Discussion Overview
The discussion focuses on calculating Reynold's Number for an infinite plate, exploring the definition and implications of the characteristic length scale used in the calculation. It encompasses theoretical considerations and conceptual clarifications regarding fluid dynamics.
Discussion Character
- Exploratory, Conceptual clarification, Debate/contested
Main Points Raised
- One participant suggests that Reynold's Number is defined as ##U L / \nu## but questions the definition of ##L##, proposing it could be ##U \delta / \nu## where ##\delta## represents boundary layer thickness.
- Another participant indicates that the choice of characteristic length depends on the specific application, mentioning boundary layer thickness, momentum thickness, and distances along the plate as possible options.
- A subsequent participant questions whether the choice of length scale is arbitrary or if there is a more systematic approach to understanding it.

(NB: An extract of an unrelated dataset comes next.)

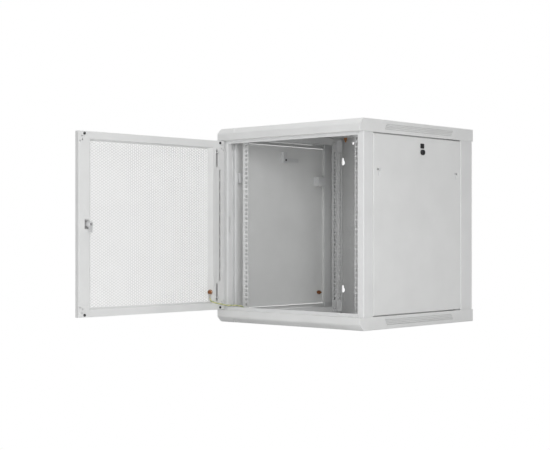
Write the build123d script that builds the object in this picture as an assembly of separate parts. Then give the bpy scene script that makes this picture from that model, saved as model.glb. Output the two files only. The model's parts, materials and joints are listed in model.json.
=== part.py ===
"""Twelve-unit 19-inch wall cabinet: folded steel frame, two covers, side panels, door, rack rails.

Frame: +X is right seen from the front, the front is at -Y, +Z is up.
The origin is the centre of the underside of the bottom cover. Millimetres.
The door is drawn closed and then turned about its pins to its rest pose, standing open.
"""
import math
import os

from build123d import *

# overall sizes
width = 600.0                # over the covers
depth = 600.0                # over the covers
units = 12                   # rack units between the covers
rack_unit = 44.45
end_room = 101.6             # height taken by both covers and rail ends
height = units * rack_unit + end_room

# sheet thicknesses and bends
cover_sheet = 1.5
post_sheet = 1.5
panel_sheet = 1.2
door_sheet = 1.2
rail_sheet = 2.0
bend = 3.0
seam_gap = 1.5               # beside a side panel
door_gap = 1.8               # over and under the door
fit = 0.3                    # round a turning or sliding piece

# covers
cover_height = 39.5
nose_depth = 18.0            # slope at the front edge, front to back
nose_height = 18.0
inset_depth = 2.5            # pressed band in the slope
inset_end = 60.0             # from the band's end to the side of the cover
inset_lean = 9.0             # slant of the band's ends
vent_length = 355.0
vent_pitch = 6.1
vent_rows = 4
vent_row_pitch = 5.0
vent_radius = 2.0
vent_first_row = 11.5        # from the open edge of the cover
entry_width = 300.0          # cable entry, also its plate
entry_depth = 80.0
entry_rear = 52.0            # from the rear of the cover to the entry
entry_lap = 12.0
fan_width = 290.0            # fan opening in the top cover
fan_depth = 150.0
fan_slot = 5.0
grommet_radius = 6.0
grommet_x = -208.0

# corner posts
frame_inset = 3.0            # frame and panels inside the outline of the covers
post_face = 25.0
post_return = 16.5
corner_width = 68.0          # from the outline of the covers to the side panel
seat_depth = 14.0            # joggle that a side panel sits against
seat_width = 10.0
strike_height = 55.0
strike_width = 8.0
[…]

- One participant responds that the choice is somewhat arbitrary and relates to how governing equations are normalized, which is contingent on the physics being studied.
- A later reply reiterates the idea of normalization, clarifying that it refers to reducing equations to dimensionless form.
Areas of Agreement / Disagreement
Participants express differing views on the arbitrariness of the characteristic length scale in calculating Reynold's Number, with no consensus reached on a definitive approach.
Contextual Notes
The discussion highlights the dependence on specific applications and the potential variability in defining the characteristic length, but does not resolve the implications of these choices.